Siempre me ha enternecido la relación del hombre con el
árbol. Me emociona referir la anécdota de aquel abuelo de Saramago que, sabiéndose próximo a la muerte, salió al huerto y abrazó cada uno de los árboles, a modo de despedida.
Cuenta mi padre que fue un muchacho de una delgadez extrema -“se lo
llevaba el viento”, abunda mi madre; “cuando me llamaron a
filas pesé cincuenta y cinco”, precisa él-, pero dotado de mucho nervio, tan ágil y tan atrevido que no
se arredraba a la hora de competir con otros más curtidos para hacerse valer en
el trabajo.
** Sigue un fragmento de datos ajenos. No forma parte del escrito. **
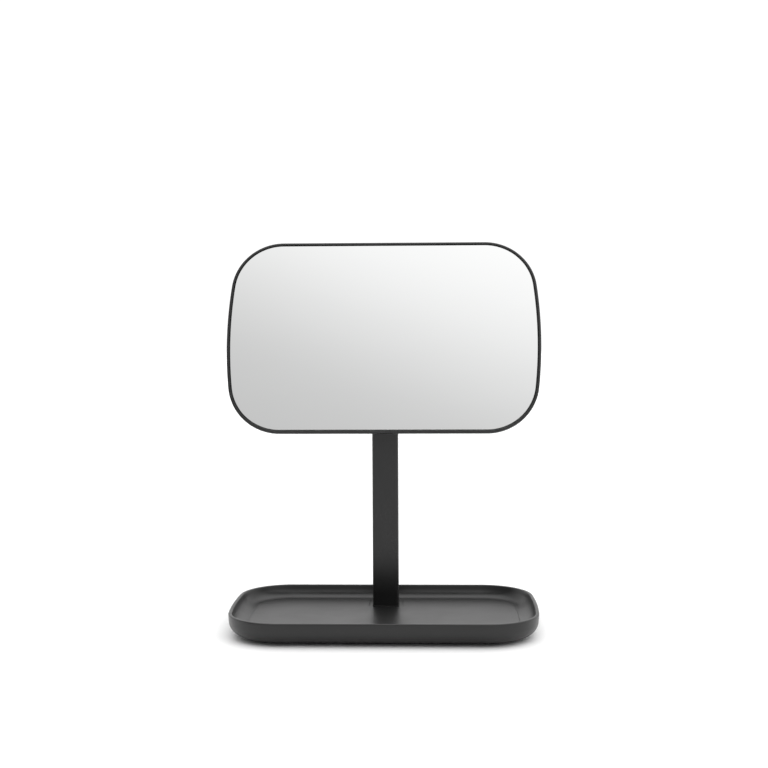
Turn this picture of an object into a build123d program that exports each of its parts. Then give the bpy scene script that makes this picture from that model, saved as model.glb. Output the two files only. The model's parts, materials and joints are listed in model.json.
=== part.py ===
from build123d import *
from math import atan2, cos, degrees, radians, sin, sqrt
import os

# Countertop mirror: a wide mirror in a shallow dished shell, held by a tilt and swivel
# knuckle on top of a flat stem, which stands in a weighted tray for small things.
# Millimetres. Origin on the table under the middle of the tray, +Z up, the mirror faces -Y.

# ---------------------------------------------------------------- driving dimensions

# Tray outline: straight long edges, round corners, slightly bowed short sides
TRAY_HALF_WIDTH = 110.4
TRAY_HALF_DEPTH = 64.9
TRAY_CORNER = 37.3
TRAY_BOW = 422.0

# Tray heights above the table
TRAY_BOTTOM = 1.8
TRAY_RIM = 17.0
DISH_FLOOR = 8.0
CAVITY_TOP = 5.4
WALL_DRAFT = 0.8
UNDER_RADIUS = 10.5
DISH_DRAFT = 2.5
RIM_WIDTH = 2.4
RIM_ROUND = 0.9
COVE_RADIUS = 9.0

# Mat laid in the dish
MAT_INSET = 13.4
MAT_THICKNESS = 1.3
MAT_RECESS = 1.0
MAT_GAP = 0.1
MAT_ROUND = 0.3
NOTCH_WIDTH = 25.0
NOTCH_FRONT = 25.2
NOTCH_ROUND = 3.0

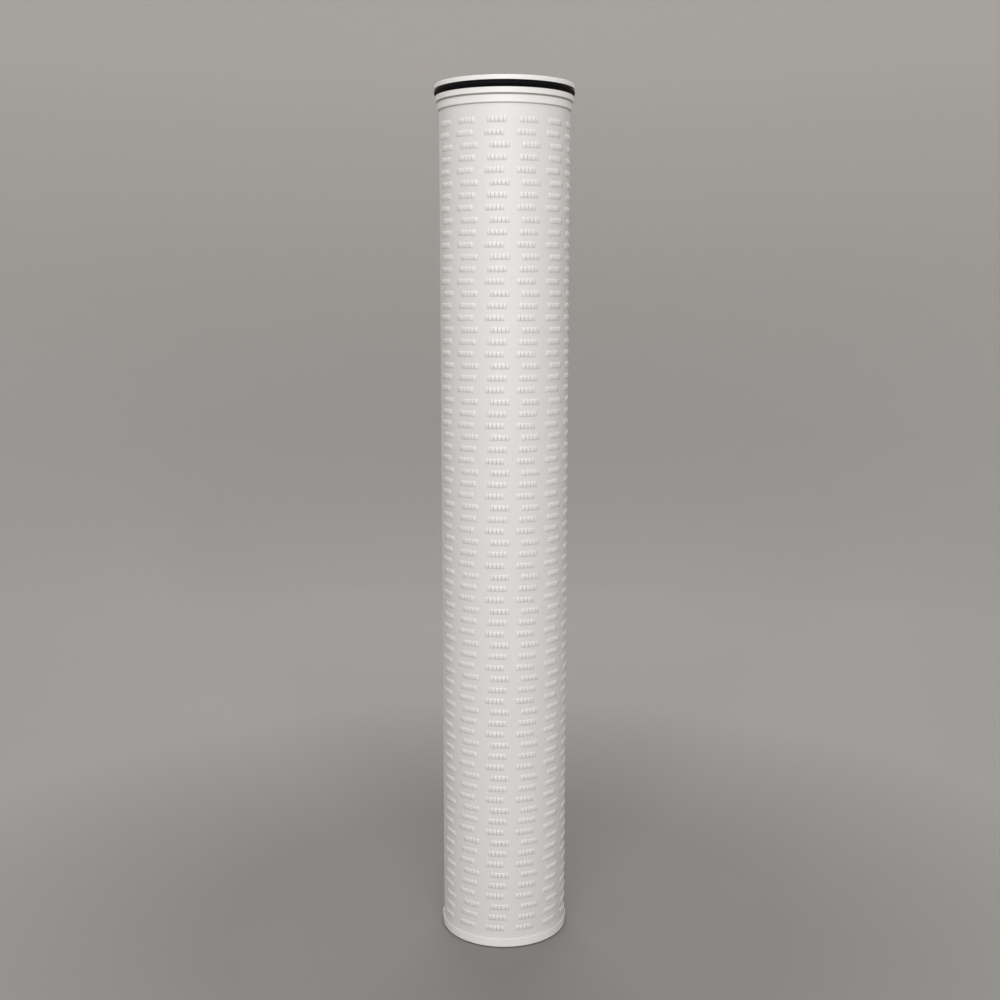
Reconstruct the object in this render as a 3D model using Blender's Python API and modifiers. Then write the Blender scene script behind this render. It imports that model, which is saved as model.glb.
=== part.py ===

Pocos secretos guardaban para él los árboles: comerse un higo
a horcajadas en una rama, a diez o doce metros sobre la tierra, o desayunar en
la copa de un cerezo con los privilegios de un pájaro eran minucias de su
jornada, hábitos simples que hoy, a través de las palabras que usa, se
contagian de una dimensión épica.
Esta mañana he visto a mi padre, ya septuagenario, subido al
naranjo que plantó con sus manos. Asegurando el pie en las cruces, seleccionaba cada fruto según su grosor y su color, y, con amoroso tacto, le acercaba una
tijera que lo cortaba por el tallo para no dañarlo. Y entre tanto, desde arriba, como tantas
veces, con esa especie de la nostalgia en que a menudo naufraga el propio orgullo,
me ha repetido que cuando era joven, en el tiempo de coger la oliva, solía
encaramarse a los árboles no por el tronco, sino por las ramas, como los monos,
y que algunas veces saltaba de uno a otro sin pisar el suelo, con la simple maestría
de la ardilla.
Sé que, en los próximos días, cada una de las naranjas
que él me ha ido dando esta mañana, cada una de las naranjas que voy a pelar y
que luego me llevaré a la boca, contendrá necesariamente en cada gajo, en cada bocado, el sabor
enternecido de esa imagen consolidada para siempre en mi memoria.